Was gibt’s Schöneres, als‘n Kriegsende zu feiern? Richtig – verdammt wenig. Zwar lohnt‘s sich darüber nachzudenken, ob zum Beispiel der Tod/t des King, oder das Ableben anderer künstlerischer Größen / Größinnen so in den Hintergrund treten, jedoch geschieht das, wie wir alle wissen, mehr aus Gründen dekadenter Zerstreuung. Oder in anderen Worten – manche Gedanken ordnen wir ganz bewusst als „vom Luxus des Friedens, kugelrund gesäugten abwegigen Umweg zum Müßiggang“ ein.

„Anti-Krieg“ passt auf jeden Fall immer.

Wer ist schon dafür, außer Kyrill und der neue russische GröFaZ. Wo wir aber heute, am 8.Mai nun einmal schon so feierlich zusammengekommen sind, liebe Gemeinde und uns bei Oblaten und rotem Traubensaft an den Händen fassen und Tränen akkumulierter Rührung aus unseren glänzenden Vogelnestern streichen, während wir über Themen wie Größe, Blut, Leib und Kriechende sinnieren, fällt mir ein, dass der heutige Tach gut zu Thema vier passt. Ihr erinnert euch bestimmt, nicht wahr?

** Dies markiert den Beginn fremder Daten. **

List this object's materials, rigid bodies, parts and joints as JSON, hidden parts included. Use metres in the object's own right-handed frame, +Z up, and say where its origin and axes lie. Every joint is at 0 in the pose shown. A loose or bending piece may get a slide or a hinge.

„Du bist nichts wert und andere Anti-Motivationen…“.

Am zweiten April nannte ich verschiedene Themen; neun insgesamt, passend zu den neun Geboten. Anti – also gegen etwas zu sein, ist, wie ich finde, grundsätzlich attraktiv, solange es kein Automatismus ist. Erwartungsgemäß ist der 8.Mai unterschiedlich besetzt. In Deutschland heißt er „Kriegsende“. Außerhalb Germanias nennt man ihn schlicht „Sieg!“. Oder „Victoire“ Was interessant ist – ‘ne einzelne Nation verliert, damit die Mehrheit gewinnt.

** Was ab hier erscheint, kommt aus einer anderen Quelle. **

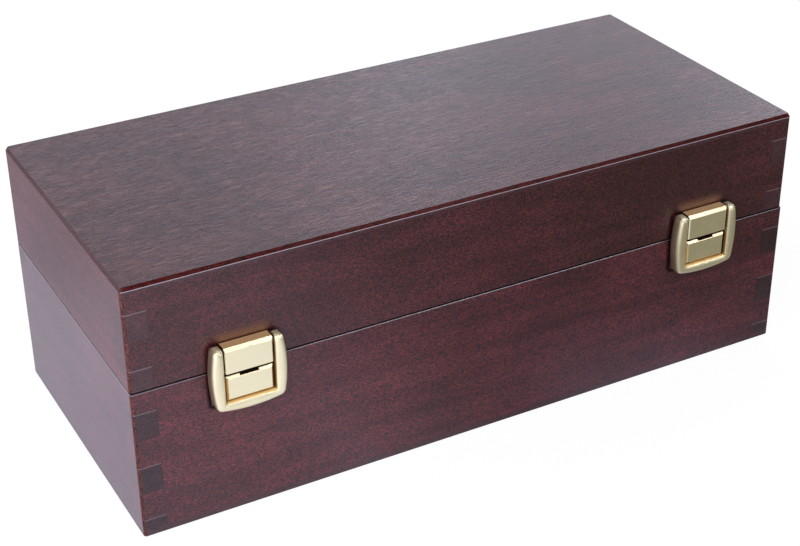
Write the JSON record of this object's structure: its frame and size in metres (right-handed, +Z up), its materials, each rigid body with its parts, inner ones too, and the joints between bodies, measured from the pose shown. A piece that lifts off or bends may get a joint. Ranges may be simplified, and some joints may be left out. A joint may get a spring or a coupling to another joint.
{
  "type": "microphone box",
  "caption": "Long wooden box with a hinged lid and brass draw latches, lined with foam to carry a large microphone.",
  "frame": {"origin": "centre of the bottom face, where the box stands", "axes": "+X along the length, to the right as seen from the latches; -Y towards the latches; +Z up"},
  "size_m": [0.3, 0.1432, 0.1095],
  "materials": {
    "wood": "dark red-brown, satin lacquer",
    "brass": "pale polished",
    "foam": "dark soft foam"
  },
  "bodies": {
    "base": {"base_front_panel": "wood", "base_back_panel": "wood", "base_left_panel": "wood", "base_right_panel": "wood", "base_bottom_panel": "wood", "base_foam_floor": "foam", "base_foam_insert": "foam", "hinge_left_base_leaf": "brass", "hinge_left_pin": "brass", "hinge_right_base_leaf": "brass", "hinge_right_pin": "brass", "hinge_screws_base": "brass", "latch_left_base_plate": "brass", "latch_right_base_plate": "brass", "latch_plate_screws": "brass"},
    "lid": {"lid_front_panel": "wood", "lid_back_panel": "wood", "lid_left_panel": "wood", "lid_right_panel": "wood", "lid_top_panel": "wood", "lid_foam_pad": "foam", "hinge_left_lid_leaf": "brass", "hinge_right_lid_leaf": "brass", "hinge_screws_lid": "brass", "latch_left_catch": "brass", "latch_right_catch": "brass", "latch_catch_screws": "brass"},
    "latch_left_lever": {"latch_left_lever": "brass", "latch_left_lever_pins": "brass", "latch_left_hasp_pin": "brass"},
    "latch_left_hasp": {"latch_left_hasp": "brass"},
    "latch_right_lever": {"latch_right_lever": "brass", "latch_right_lever_pins": "brass", "latch_right_hasp_pin": "brass"},
    "latch_right_hasp": {"latch_right_hasp": "brass"}
  },
  "joints": [
    {"name": "lid_hinge", "type": "hinge", "parent": "base", "child": "lid", "pos_m": [0, 0.0681, 0.06505], "axis": [-1, 0, 0], "range_deg": [0, 95]},
    {"name": "latch_left_lever_pivot", "type": "hinge", "parent": "base", "child": "latch_left_lever", "pos_m": [-0.105, -0.0699, 0.0742], "axis": [-1, 0, 0], "range_deg": [0, 105]},
    {"name": "latch_left_hasp_pivot", "type": "hinge", "parent": "latch_left_lever", "child": "latch_left_hasp", "pos_m": [-0.105, -0.0693, 0.0657], "axis": [-1, 0, 0], "range_deg": [-105, 0]},
    {"name": "latch_right_lever_pivot", "type": "hinge", "parent": "base", "child": "latch_right_lever", "pos_m": [0.105, -0.0699, 0.0742], "axis": [-1, 0, 0], "range_deg": [0, 105]},
    {"name": "latch_right_hasp_pivot", "type": "hinge", "parent": "latch_right_lever", "child": "latch_right_hasp", "pos_m": [0.105, -0.0693, 0.0657], "axis": [-1, 0, 0], "range_deg": [-105, 0]}
  ],
  "couplings": [
    {"joint": "latch_left_hasp_pivot", "follows": "latch_left_lever_pivot", "ratio": -1},
    {"joint": "latch_right_hasp_pivot", "follows": "latch_right_lever_pivot", "ratio": -1}
  ]
}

Klingt nach der vom Aussterben bedrohten „Demokratia“.

Wir hatten bereits letzte Woche erste Vorschläge erörtert, wie man anti-national handeln kann; heute folgt daher die komplementäre Übung dazu – „Anti-Motivation“ – passenderweise am Tag des erlösenden Kriegs-Ende von WW2. Lasst uns daher ab sofort alles tun, um richtig unmotiviert und richtig wertlos zu werden. Aber wartet: Vielleicht haben wir Glück und wir sind‘s schon.

Lasst uns also mal schauen.

Wenn man bei Wiki sucht, findet ihr alle Möglichen; da gibt‘s mathematische, ökonomische und eine lange Liste anderer Werte. Auch moralische Wertvorstellungen gibt‘s. Aber anscheinend gibt’s keinen für Menschen, wie beispielsweise bei der Temperatur. Haben wir Menschen etwa keinen Wert? Merkwürdig. Wäre es nicht klasse, wenn man euch ein Messgerät in eine eurer – beispielsweise – Körperöffnungen steckt, um euren WERT zu messen?

Ehrlich gesagt finde ich’s beruhigend, dass es sowas nicht gibt.

Oder doch? Theoretisch, den Wissenschaften nach jedenfalls nicht. (Praktisch schauen wir uns das an einem anderen Tag an!) Philosophen sind sich ungewohnt einig. Nehmen wir als Beispiel den lieben Albert Camus. Wertlos zu sein und ein absurdes Leben zu führen, ist nicht nur möglich, sondern kann erleichtern, wie man am Beispiel Sisyphos‘ sehen kann.

Jene buchstäbliche Schuldunfähigkeit,

die uns die römisch-katholische Kirche anbietet funktioniert zwar anders, kommt aber zum gleichen Ergebnis; von Geburt an culpa haben und minderwertig sein, erlaubt mir bequem meine Verantwortung abzugeben, doch Obacht – warum ist wertlos eigentlich etwas Negatives für uns?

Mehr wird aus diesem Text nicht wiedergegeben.